An accused drug dealer who should be guilty of trafficking cocaine and
crack has instead had his convictions tossed out because of repeated
and serious breaches of his rights by the Ottawa police, Ontario's top
court has ruled.

Ottawa police found drugs stashed in Philip McGuffie's shirt pocket,
sewn into his underwear and hidden between his buttocks during a pair
of searches in December 2011 after they received reports that a group
of men were passing around a handgun in an Elgin Street bar.

But a panel of judges from Ontario's Court of Appeal found that a
judge's decision to convict him of two counts of possessing cocaine
for the purpose of trafficking couldn't stand. They ruled that the
officer who arrested McGuffie had violated his charter rights
repeatedly by arbitrarily detaining McGuffie for half an hour without
reasonable grounds to arrest him, by not allowing him to call a lawyer
when he should have, by searching him illegally and by intentionally
hurting him by standing on his ankles when McGuffie resisted a strip
search in the cellblock.

"This was not a situation where the police conduct slipped barely over
the constitutional line," wrote Justice David Doherty on behalf of the
appeal court.

"The court can only adequately disassociate the justice system from
the police misconduct and reinforce the community's commitment to
individual rights protected by the charter by excluding the evidence.
In doing so, the court acquits a person who is clearly guilty of
serious criminal offences," wrote Doherty. "This unpalatable result is
a direct product of the manner in which the police chose to conduct
themselves."

While McGuffie's initial detention on the street was lawful, given
that a doorman at the bar identified McGuffie as one of the men at the
table with a gun, Const. Paul Greenwood should have let him go after a
first cursory pat-down search revealed nothing that connected him to
the gun in the bar, the appeal court found. Instead, Greenwood kept
McGuffie in handcuffs in the back of a police car while he helped
search for the gun.

"The police cannot use investigative detention as an excuse for
holding suspects while the police search for evidence that might
justify the arrest of a suspect," the appeal court found.

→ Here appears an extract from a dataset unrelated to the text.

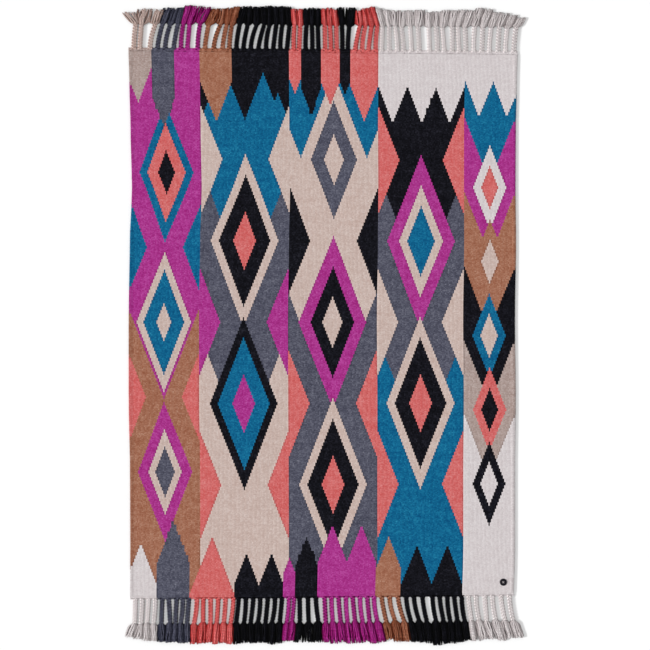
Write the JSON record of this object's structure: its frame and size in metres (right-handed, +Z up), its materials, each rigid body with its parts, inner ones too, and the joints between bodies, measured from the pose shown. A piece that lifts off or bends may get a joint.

The failings of the Ottawa police went beyond the actions of just one
officer, the appeal court found.

None of Greenwood's superiors expressed any concern about McGuffie's
rights to contact a lawyer before the strip search. The court also
found that whoever was in charge of the strip search seemed
unconcerned about the excessive use of force and the failure to
minimize the intrusiveness and humiliation that comes with a strip
search when they allowed additional officers to be present and left
the door to the room open.

McGuffie's lawyer, Howard Krongold, said it was "pretty clear" the
police were not well-trained to understand the limits of their authority.

"He should have been on his way within about two minutes of the
initial interaction, not getting strip searched 60 or 90 minutes
later," Krongold said.

"Instead of engaging in a careful and limited exercise of their
powers, the police basically did whatever they wanted," he said.

The appeal court decision overturned the trial judge's decision to
allow the drugs into evidence because drugs like crack and cocaine
represent a "serious blight" on the community.

McGuffie, who was accused by that judge of having a "virtually
continuous lifestyle of criminal activity," received a reduced
seven-and-a-half-month sentence, which he has already served, as a
result of the police misconduct.

He has now been found not guilty of the two drug convictions as well
as breaches of probation and bail conditions as a result of the appeal
court decision.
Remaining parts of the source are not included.